As can be seen, in this order no mention was made of alimony. If we were to stop here the court would have to make a finding that it was without power to consider the wife defendant's present application for alimony. Section 236 Dom. Rel. of the Domestic Relations Law, however, provides, in part, that such direction (for support of a wife) "may be made in the final judgment in such action or proceeding, or by one or more orders from time to time before or subsequent to final judgment, or by both such order or orders and the final judgment". (Italics supplied.)
The court can, therefore, take into consideration the December 19, 1968, order, and, pursuant to section 466 FCT of the Family Court Act, has jurisdiction to decide the question of support or alimony, if any, for the wife petitioner.
The fact that the court has jurisdiction over the matter is going to be of no avail to the wife petitioner. If her application is for alimony, as denominated in the December 19th order, it must be denied. The petitioner was the defendant in the divorce action and the judgment dissolving the marriage was granted because of her misconduct. A wife's success or failure in a matrimonial action is not determinative of her right to alimony except where her misconduct is so serious as to constitute grounds for separation or divorce (2 Law and the Family, N Y Foster-Freed, p. 76).

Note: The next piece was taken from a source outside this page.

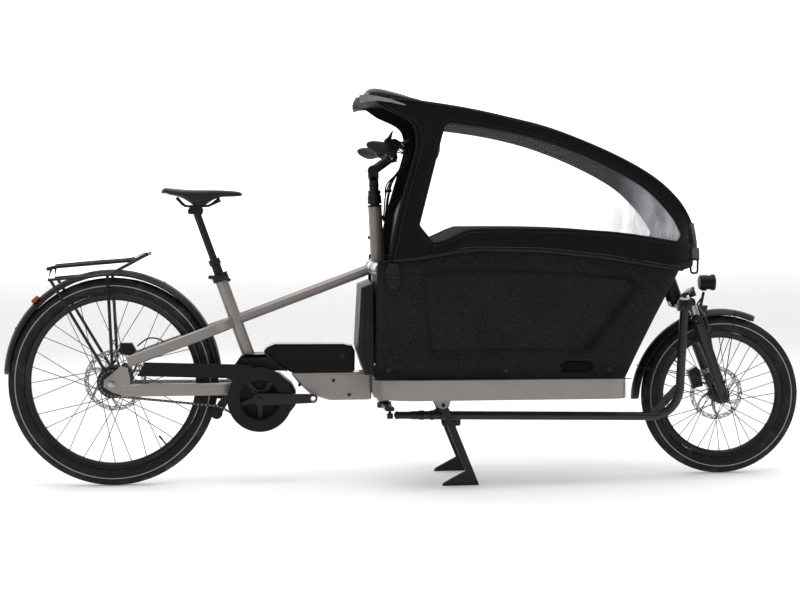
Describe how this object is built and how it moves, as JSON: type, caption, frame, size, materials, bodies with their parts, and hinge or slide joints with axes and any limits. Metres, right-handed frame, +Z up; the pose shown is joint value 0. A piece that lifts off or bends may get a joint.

The wife's "right affirmatively to seek support from him is precluded generally as a matter of law only when her conduct has been or is such as to entitle him to a decree of separation or to a divorce". ( Brownstein v. Brownstein, 25 A.D.2d 205, 207.)
Nor is the fact that most of the case law on this subject was written before September 1, 1967, the date upon which grounds for divorce other than adultery became part of our law, of help to the petitioner here. Section 236 Dom. Rel. of the Domestic Relations Law whose most recent amendments became effective June 16, 1968, gives the court discretionary power to grant alimony to an errant wife unless her "misconduct would itself constitute grounds for separation or divorce". Such are obviously the facts here. The petitioner is given no help if her application is termed an application for "support".
Alimony is paid to a former wife in the event of an annulment or divorce, or to a wife in the case of a judicial separation.
In the Family Court, support is awarded only to a wife and is not awarded where the marriage has been terminated.
The liability of the husband for support depends upon the existence of a valid marriage and such must be established. When that relationship ceases to exist, the Family Court has no power to order support on behalf of an ex-wife. ( Matter of Carter v. Carter, 19 A.D.2d 513; Martin v. Martin, 58 Misc.2d 459, 461.)
Prior to the divorce, the parties in the present proceeding, on November 23, 1962, entered into and executed a separation agreement. By paragraph 8 of this agreement the wife waived any and all claims or demands which she had, formerly had or may hereafter have for alimony or support on her own behalf. The parties also agreed in paragraph 16 that the agreement be embodied in and form a part of any judgment or decree dissolving their marriage.
It is obvious from reading the agreement that it was the intent of the parties that it survive any subsequent divorce and even though the decree of divorce in the instant case is silent as to the agreement, the court holds that the agreement was not terminated by the decree. Again, this is going to be of no aid to the former wife here. As we have seen, the husband's obligation, whether termed alimony or support, ended when he procured a divorce on the grounds of his wife's misconduct. If the petitioner has a cause of action involving this agreement because of alleged fraud or some other ground, it cannot be litigated in Family Court.
In regard to that portion of the Supreme Court decree dealing with support for two minor children, petitioner's application must also be denied. Although section 462 FCT of the Family Court Act provides that the orders of this court do not terminate upon the Supreme Court's order, if that court continues the Family Court's order, which is the situation here and which would therefore continue this court's order, this is not a proceeding to enforce a court order but rather an application seeking a support order.
Through other proceedings had in this court, the court can take judicial notice of its own records ( Matter of Williams v. Kauderer, 5 Misc.2d 152). One of the two minor children is now married and has a family of his own. The custody of the other minor child which was given to the petitioner by the Supreme Court decree has been terminated. By order of this court dated February 5, 1969, authorized by the Supreme Court decree, custody of that child was awarded to her father, the respondent in the present proceedings.
Petitioner's attorney in his memorandum of law submitted herein refers to arrearages owing to his client under prior order of this court. There is also mention made of this aspect of the matter in the testimony had herein. The Supreme Court decree does not deprive the petitioner of her right to collect through this court any arrears already accrued under order of this court at the date of the Supreme Court decree. Such arrears vest in the petitioner as they fall due ( Kennedy v. Kennedy, 177 Misc. 155, 160). There is, however, no petition before the court requesting such relief.
As stated before, this application concerns itself with support for the wife petitioner. No testimony was taken or proof offered as to the amount of such arrears, if any. As a practical matter from the testimony heard as to respondent's physical and financial condition at the present time, the court would be hard pressed to find that his violation of prior orders, if such there be, was willful.
In view of the foregoing, petitioner's application for alimony, or support, for herself and support for the two minor children is denied and the petition is dismissed.